Exercise: Set down only the lines running from the one with "Model this object" to the one with "WALL_HALF = (LINING_THICKNESS", both lines included, exactly as they stand, please.

Records for the exercise:

--- Begin ---

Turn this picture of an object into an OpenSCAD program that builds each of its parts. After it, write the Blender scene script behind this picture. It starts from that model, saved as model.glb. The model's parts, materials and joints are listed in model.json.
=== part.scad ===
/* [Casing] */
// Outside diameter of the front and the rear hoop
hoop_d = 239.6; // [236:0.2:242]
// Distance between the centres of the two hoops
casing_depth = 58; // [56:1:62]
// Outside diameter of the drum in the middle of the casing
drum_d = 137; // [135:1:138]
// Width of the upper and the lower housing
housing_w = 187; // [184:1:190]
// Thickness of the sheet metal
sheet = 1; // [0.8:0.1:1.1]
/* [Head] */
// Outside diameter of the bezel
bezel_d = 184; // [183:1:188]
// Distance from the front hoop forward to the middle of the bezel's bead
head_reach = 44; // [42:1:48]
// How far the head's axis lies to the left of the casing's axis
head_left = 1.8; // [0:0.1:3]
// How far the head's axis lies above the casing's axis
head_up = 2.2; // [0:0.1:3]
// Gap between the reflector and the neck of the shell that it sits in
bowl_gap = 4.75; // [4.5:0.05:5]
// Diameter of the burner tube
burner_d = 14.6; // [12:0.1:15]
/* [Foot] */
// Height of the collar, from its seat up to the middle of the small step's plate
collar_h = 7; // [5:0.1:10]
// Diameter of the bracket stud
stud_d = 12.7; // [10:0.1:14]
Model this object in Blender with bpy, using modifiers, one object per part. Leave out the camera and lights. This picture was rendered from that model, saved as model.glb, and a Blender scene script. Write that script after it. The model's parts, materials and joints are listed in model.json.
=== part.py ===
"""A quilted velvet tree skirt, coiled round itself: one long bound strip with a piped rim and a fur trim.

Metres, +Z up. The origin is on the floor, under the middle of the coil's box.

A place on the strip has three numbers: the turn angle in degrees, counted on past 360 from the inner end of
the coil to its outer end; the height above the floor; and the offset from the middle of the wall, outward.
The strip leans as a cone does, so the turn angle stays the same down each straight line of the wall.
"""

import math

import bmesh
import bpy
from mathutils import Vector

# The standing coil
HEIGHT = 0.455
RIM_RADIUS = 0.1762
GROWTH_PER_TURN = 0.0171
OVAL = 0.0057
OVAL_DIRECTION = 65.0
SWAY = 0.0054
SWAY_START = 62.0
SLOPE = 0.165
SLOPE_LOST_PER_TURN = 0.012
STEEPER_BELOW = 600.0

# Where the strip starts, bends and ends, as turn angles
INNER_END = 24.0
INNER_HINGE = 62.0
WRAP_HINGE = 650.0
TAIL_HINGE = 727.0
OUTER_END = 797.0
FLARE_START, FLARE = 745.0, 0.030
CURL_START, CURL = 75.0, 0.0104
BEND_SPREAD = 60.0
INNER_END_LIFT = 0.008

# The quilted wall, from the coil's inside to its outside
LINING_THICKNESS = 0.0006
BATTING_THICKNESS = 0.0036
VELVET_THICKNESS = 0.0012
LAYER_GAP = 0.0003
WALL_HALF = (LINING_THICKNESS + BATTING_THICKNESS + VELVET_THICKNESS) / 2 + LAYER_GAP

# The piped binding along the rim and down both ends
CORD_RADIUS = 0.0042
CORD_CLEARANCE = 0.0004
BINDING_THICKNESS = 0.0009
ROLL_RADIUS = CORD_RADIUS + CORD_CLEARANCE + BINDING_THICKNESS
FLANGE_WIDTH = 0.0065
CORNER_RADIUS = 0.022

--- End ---
--- Begin ---

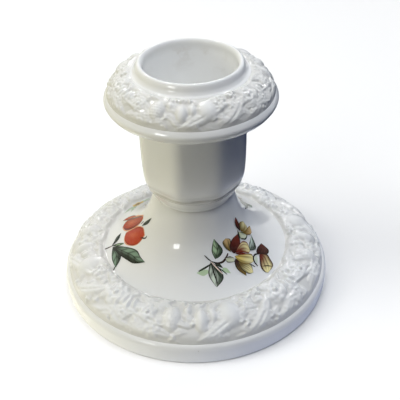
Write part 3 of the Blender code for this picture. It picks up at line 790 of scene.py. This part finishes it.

--- End ---

Answer to this task:
Model this object in Blender with bpy, using modifiers, one object per part. Leave out the camera and lights. This picture was rendered from that model, saved as model.glb, and a Blender scene script. Write that script after it. The model's parts, materials and joints are listed in model.json.
=== part.py ===
"""A quilted velvet tree skirt, coiled round itself: one long bound strip with a piped rim and a fur trim.

Metres, +Z up. The origin is on the floor, under the middle of the coil's box.

A place on the strip has three numbers: the turn angle in degrees, counted on past 360 from the inner end of
the coil to its outer end; the height above the floor; and the offset from the middle of the wall, outward.
The strip leans as a cone does, so the turn angle stays the same down each straight line of the wall.
"""

import math

import bmesh
import bpy
from mathutils import Vector

# The standing coil
HEIGHT = 0.455
RIM_RADIUS = 0.1762
GROWTH_PER_TURN = 0.0171
OVAL = 0.0057
OVAL_DIRECTION = 65.0
SWAY = 0.0054
SWAY_START = 62.0
SLOPE = 0.165
SLOPE_LOST_PER_TURN = 0.012
STEEPER_BELOW = 600.0

# Where the strip starts, bends and ends, as turn angles
INNER_END = 24.0
INNER_HINGE = 62.0
WRAP_HINGE = 650.0
TAIL_HINGE = 727.0
OUTER_END = 797.0
FLARE_START, FLARE = 745.0, 0.030
CURL_START, CURL = 75.0, 0.0104
BEND_SPREAD = 60.0
INNER_END_LIFT = 0.008

# The quilted wall, from the coil's inside to its outside
LINING_THICKNESS = 0.0006
BATTING_THICKNESS = 0.0036
VELVET_THICKNESS = 0.0012
LAYER_GAP = 0.0003
WALL_HALF = (LINING_THICKNESS + BATTING_THICKNESS + VELVET_THICKNESS) / 2 + LAYER_GAP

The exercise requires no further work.